MATERIAL FOR THIS TASK ->
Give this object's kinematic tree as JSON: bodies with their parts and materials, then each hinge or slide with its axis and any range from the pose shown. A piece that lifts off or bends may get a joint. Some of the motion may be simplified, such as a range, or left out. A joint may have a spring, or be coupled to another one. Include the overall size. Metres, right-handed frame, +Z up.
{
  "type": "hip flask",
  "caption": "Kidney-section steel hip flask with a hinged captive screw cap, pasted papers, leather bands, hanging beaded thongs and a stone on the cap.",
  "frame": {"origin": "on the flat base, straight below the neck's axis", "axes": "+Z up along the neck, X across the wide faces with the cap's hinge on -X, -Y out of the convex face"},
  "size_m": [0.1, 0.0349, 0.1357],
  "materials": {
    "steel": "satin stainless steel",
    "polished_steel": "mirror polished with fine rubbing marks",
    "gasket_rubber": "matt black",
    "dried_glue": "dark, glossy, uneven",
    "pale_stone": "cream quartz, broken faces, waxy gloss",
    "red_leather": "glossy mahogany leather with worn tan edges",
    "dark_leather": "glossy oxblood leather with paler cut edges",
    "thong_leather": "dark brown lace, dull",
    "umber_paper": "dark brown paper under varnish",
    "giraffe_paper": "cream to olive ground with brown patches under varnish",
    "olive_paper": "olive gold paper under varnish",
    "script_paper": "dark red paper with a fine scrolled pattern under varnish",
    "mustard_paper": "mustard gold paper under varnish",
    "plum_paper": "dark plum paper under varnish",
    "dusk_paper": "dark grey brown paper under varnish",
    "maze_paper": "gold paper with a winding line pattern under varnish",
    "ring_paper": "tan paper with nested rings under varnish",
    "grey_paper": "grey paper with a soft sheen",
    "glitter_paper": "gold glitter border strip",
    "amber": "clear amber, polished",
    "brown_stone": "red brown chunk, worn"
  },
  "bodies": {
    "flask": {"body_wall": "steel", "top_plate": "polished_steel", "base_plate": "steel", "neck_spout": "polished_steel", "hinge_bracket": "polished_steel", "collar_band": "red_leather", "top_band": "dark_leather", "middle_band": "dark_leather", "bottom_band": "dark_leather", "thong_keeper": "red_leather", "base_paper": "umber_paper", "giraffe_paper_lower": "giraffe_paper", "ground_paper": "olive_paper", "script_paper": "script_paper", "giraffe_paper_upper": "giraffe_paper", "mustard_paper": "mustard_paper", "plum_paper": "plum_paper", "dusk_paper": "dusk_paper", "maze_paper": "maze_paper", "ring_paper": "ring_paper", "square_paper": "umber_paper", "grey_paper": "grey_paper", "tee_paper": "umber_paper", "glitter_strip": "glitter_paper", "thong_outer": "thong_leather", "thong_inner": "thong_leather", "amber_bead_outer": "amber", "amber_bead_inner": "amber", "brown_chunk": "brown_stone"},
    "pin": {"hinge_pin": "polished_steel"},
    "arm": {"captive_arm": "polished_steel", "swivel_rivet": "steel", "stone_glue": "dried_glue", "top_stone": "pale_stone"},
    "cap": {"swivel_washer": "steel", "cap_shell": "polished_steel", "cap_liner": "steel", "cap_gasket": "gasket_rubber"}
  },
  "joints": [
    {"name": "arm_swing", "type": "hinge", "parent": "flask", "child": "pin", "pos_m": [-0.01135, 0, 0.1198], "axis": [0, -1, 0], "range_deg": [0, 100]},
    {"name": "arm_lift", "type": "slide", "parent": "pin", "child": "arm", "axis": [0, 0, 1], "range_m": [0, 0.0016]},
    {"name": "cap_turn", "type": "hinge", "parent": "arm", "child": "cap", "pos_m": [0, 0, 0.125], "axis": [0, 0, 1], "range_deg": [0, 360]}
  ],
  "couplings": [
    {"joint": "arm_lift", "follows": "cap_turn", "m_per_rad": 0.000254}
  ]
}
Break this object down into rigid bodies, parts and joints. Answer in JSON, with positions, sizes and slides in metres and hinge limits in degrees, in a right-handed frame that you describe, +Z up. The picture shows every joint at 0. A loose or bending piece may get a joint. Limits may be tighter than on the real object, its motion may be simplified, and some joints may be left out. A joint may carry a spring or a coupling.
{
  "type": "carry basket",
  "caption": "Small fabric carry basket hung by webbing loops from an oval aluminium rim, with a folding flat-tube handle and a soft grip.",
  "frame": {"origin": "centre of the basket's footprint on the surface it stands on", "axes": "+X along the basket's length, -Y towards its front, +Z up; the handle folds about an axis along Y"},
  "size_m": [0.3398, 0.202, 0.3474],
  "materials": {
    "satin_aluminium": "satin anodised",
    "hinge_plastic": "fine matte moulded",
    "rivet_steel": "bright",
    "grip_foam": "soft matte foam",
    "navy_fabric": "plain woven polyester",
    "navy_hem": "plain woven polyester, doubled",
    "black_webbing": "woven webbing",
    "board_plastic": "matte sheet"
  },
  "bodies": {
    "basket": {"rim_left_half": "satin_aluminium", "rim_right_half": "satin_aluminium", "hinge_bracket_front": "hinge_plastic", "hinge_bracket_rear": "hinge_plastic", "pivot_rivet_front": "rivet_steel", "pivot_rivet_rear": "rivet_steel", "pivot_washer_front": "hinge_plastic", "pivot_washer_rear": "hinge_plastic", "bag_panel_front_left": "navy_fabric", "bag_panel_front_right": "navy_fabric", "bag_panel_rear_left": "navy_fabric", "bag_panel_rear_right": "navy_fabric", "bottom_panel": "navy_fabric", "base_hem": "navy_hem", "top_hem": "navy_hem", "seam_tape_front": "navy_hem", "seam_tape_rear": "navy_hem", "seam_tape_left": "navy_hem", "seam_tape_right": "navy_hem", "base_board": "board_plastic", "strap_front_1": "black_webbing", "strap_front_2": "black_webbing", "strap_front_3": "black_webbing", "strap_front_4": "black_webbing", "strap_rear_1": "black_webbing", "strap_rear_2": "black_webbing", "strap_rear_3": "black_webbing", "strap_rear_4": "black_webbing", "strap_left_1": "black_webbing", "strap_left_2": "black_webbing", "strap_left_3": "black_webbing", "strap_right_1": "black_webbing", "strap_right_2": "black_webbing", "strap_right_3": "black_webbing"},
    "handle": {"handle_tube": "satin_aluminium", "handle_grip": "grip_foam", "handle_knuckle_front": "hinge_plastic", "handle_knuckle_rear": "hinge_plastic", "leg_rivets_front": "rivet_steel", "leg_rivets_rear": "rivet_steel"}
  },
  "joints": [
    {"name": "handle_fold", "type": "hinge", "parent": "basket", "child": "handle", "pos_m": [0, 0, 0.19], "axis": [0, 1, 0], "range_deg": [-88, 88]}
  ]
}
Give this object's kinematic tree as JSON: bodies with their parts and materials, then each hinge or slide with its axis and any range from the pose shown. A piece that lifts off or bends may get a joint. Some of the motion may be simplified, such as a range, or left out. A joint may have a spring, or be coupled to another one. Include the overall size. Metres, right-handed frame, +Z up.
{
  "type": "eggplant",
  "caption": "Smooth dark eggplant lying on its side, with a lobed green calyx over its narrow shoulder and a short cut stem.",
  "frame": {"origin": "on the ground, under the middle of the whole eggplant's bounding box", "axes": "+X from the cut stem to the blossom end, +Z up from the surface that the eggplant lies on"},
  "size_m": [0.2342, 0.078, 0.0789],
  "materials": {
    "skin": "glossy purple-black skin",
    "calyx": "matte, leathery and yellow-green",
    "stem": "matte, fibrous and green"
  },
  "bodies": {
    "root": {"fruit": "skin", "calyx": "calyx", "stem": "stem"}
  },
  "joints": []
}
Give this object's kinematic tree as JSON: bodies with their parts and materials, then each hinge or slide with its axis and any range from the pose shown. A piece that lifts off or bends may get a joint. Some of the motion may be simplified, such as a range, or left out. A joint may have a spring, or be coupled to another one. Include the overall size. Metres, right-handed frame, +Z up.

WORK TO DO -> Your task is to print all of the records exactly.

RESPONSE FOR THIS EXERCISE ->
Give this object's kinematic tree as JSON: bodies with their parts and materials, then each hinge or slide with its axis and any range from the pose shown. A piece that lifts off or bends may get a joint. Some of the motion may be simplified, such as a range, or left out. A joint may have a spring, or be coupled to another one. Include the overall size. Metres, right-handed frame, +Z up.
{
  "type": "hip flask",
  "caption": "Kidney-section steel hip flask with a hinged captive screw cap, pasted papers, leather bands, hanging beaded thongs and a stone on the cap.",
  "frame": {"origin": "on the flat base, straight below the neck's axis", "axes": "+Z up along the neck, X across the wide faces with the cap's hinge on -X, -Y out of the convex face"},
  "size_m": [0.1, 0.0349, 0.1357],
  "materials": {
    "steel": "satin stainless steel",
    "polished_steel": "mirror polished with fine rubbing marks",
    "gasket_rubber": "matt black",
    "dried_glue": "dark, glossy, uneven",
    "pale_stone": "cream quartz, broken faces, waxy gloss",
    "red_leather": "glossy mahogany leather with worn tan edges",
    "dark_leather": "glossy oxblood leather with paler cut edges",
    "thong_leather": "dark brown lace, dull",
    "umber_paper": "dark brown paper under varnish",
    "giraffe_paper": "cream to olive ground with brown patches under varnish",
    "olive_paper": "olive gold paper under varnish",
    "script_paper": "dark red paper with a fine scrolled pattern under varnish",
    "mustard_paper": "mustard gold paper under varnish",
    "plum_paper": "dark plum paper under varnish",
    "dusk_paper": "dark grey brown paper under varnish",
    "maze_paper": "gold paper with a winding line pattern under varnish",
    "ring_paper": "tan paper with nested rings under varnish",
    "grey_paper": "grey paper with a soft sheen",
    "glitter_paper": "gold glitter border strip",
    "amber": "clear amber, polished",
    "brown_stone": "red brown chunk, worn"
  },
  "bodies": {
    "flask": {"body_wall": "steel", "top_plate": "polished_steel", "base_plate": "steel", "neck_spout": "polished_steel", "hinge_bracket": "polished_steel", "collar_band": "red_leather", "top_band": "dark_leather", "middle_band": "dark_leather", "bottom_band": "dark_leather", "thong_keeper": "red_leather", "base_paper": "umber_paper", "giraffe_paper_lower": "giraffe_paper", "ground_paper": "olive_paper", "script_paper": "script_paper", "giraffe_paper_upper": "giraffe_paper", "mustard_paper": "mustard_paper", "plum_paper": "plum_paper", "dusk_paper": "dusk_paper", "maze_paper": "maze_paper", "ring_paper": "ring_paper", "square_paper": "umber_paper", "grey_paper": "grey_paper", "tee_paper": "umber_paper", "glitter_strip": "glitter_paper", "thong_outer": "thong_leather", "thong_inner": "thong_leather", "amber_bead_outer": "amber", "amber_bead_inner": "amber", "brown_chunk": "brown_stone"},
    "pin": {"hinge_pin": "polished_steel"},
    "arm": {"captive_arm": "polished_steel", "swivel_rivet": "steel", "stone_glue": "dried_glue", "top_stone": "pale_stone"},
    "cap": {"swivel_washer": "steel", "cap_shell": "polished_steel", "cap_liner": "steel", "cap_gasket": "gasket_rubber"}
  },
  "joints": [
    {"name": "arm_swing", "type": "hinge", "parent": "flask", "child": "pin", "pos_m": [-0.01135, 0, 0.1198], "axis": [0, -1, 0], "range_deg": [0, 100]},
    {"name": "arm_lift", "type": "slide", "parent": "pin", "child": "arm", "axis": [0, 0, 1], "range_m": [0, 0.0016]},
    {"name": "cap_turn", "type": "hinge", "parent": "arm", "child": "cap", "pos_m": [0, 0, 0.125], "axis": [0, 0, 1], "range_deg": [0, 360]}
  ],
  "couplings": [
    {"joint": "arm_lift", "follows": "cap_turn", "m_per_rad": 0.000254}
  ]
}
Break this object down into rigid bodies, parts and joints. Answer in JSON, with positions, sizes and slides in metres and hinge limits in degrees, in a right-handed frame that you describe, +Z up. The picture shows every joint at 0. A loose or bending piece may get a joint. Limits may be tighter than on the real object, its motion may be simplified, and some joints may be left out. A joint may carry a spring or a coupling.
{
  "type": "carry basket",
  "caption": "Small fabric carry basket hung by webbing loops from an oval aluminium rim, with a folding flat-tube handle and a soft grip.",
  "frame": {"origin": "centre of the basket's footprint on the surface it stands on", "axes": "+X along the basket's length, -Y towards its front, +Z up; the handle folds about an axis along Y"},
  "size_m": [0.3398, 0.202, 0.3474],
  "materials": {
    "satin_aluminium": "satin anodised",
    "hinge_plastic": "fine matte moulded",
    "rivet_steel": "bright",
    "grip_foam": "soft matte foam",
    "navy_fabric": "plain woven polyester",
    "navy_hem": "plain woven polyester, doubled",
    "black_webbing": "woven webbing",
    "board_plastic": "matte sheet"
  },
  "bodies": {
    "basket": {"rim_left_half": "satin_aluminium", "rim_right_half": "satin_aluminium", "hinge_bracket_front": "hinge_plastic", "hinge_bracket_rear": "hinge_plastic", "pivot_rivet_front": "rivet_steel", "pivot_rivet_rear": "rivet_steel", "pivot_washer_front": "hinge_plastic", "pivot_washer_rear": "hinge_plastic", "bag_panel_front_left": "navy_fabric", "bag_panel_front_right": "navy_fabric", "bag_panel_rear_left": "navy_fabric", "bag_panel_rear_right": "navy_fabric", "bottom_panel": "navy_fabric", "base_hem": "navy_hem", "top_hem": "navy_hem", "seam_tape_front": "navy_hem", "seam_tape_rear": "navy_hem", "seam_tape_left": "navy_hem", "seam_tape_right": "navy_hem", "base_board": "board_plastic", "strap_front_1": "black_webbing", "strap_front_2": "black_webbing", "strap_front_3": "black_webbing", "strap_front_4": "black_webbing", "strap_rear_1": "black_webbing", "strap_rear_2": "black_webbing", "strap_rear_3": "black_webbing", "strap_rear_4": "black_webbing", "strap_left_1": "black_webbing", "strap_left_2": "black_webbing", "strap_left_3": "black_webbing", "strap_right_1": "black_webbing", "strap_right_2": "black_webbing", "strap_right_3": "black_webbing"},
    "handle": {"handle_tube": "satin_aluminium", "handle_grip": "grip_foam", "handle_knuckle_front": "hinge_plastic", "handle_knuckle_rear": "hinge_plastic", "leg_rivets_front": "rivet_steel", "leg_rivets_rear": "rivet_steel"}
  },
  "joints": [
    {"name": "handle_fold", "type": "hinge", "parent": "basket", "child": "handle", "pos_m": [0, 0, 0.19], "axis": [0, 1, 0], "range_deg": [-88, 88]}
  ]
}
Give this object's kinematic tree as JSON: bodies with their parts and materials, then each hinge or slide with its axis and any range from the pose shown. A piece that lifts off or bends may get a joint. Some of the motion may be simplified, such as a range, or left out. A joint may have a spring, or be coupled to another one. Include the overall size. Metres, right-handed frame, +Z up.
{
  "type": "eggplant",
  "caption": "Smooth dark eggplant lying on its side, with a lobed green calyx over its narrow shoulder and a short cut stem.",
  "frame": {"origin": "on the ground, under the middle of the whole eggplant's bounding box", "axes": "+X from the cut stem to the blossom end, +Z up from the surface that the eggplant lies on"},
  "size_m": [0.2342, 0.078, 0.0789],
  "materials": {
    "skin": "glossy purple-black skin",
    "calyx": "matte, leathery and yellow-green",
    "stem": "matte, fibrous and green"
  },
  "bodies": {
    "root": {"fruit": "skin", "calyx": "calyx", "stem": "stem"}
  },
  "joints": []
}
Give this object's kinematic tree as JSON: bodies with their parts and materials, then each hinge or slide with its axis and any range from the pose shown. A piece that lifts off or bends may get a joint. Some of the motion may be simplified, such as a range, or left out. A joint may have a spring, or be coupled to another one. Include the overall size. Metres, right-handed frame, +Z up.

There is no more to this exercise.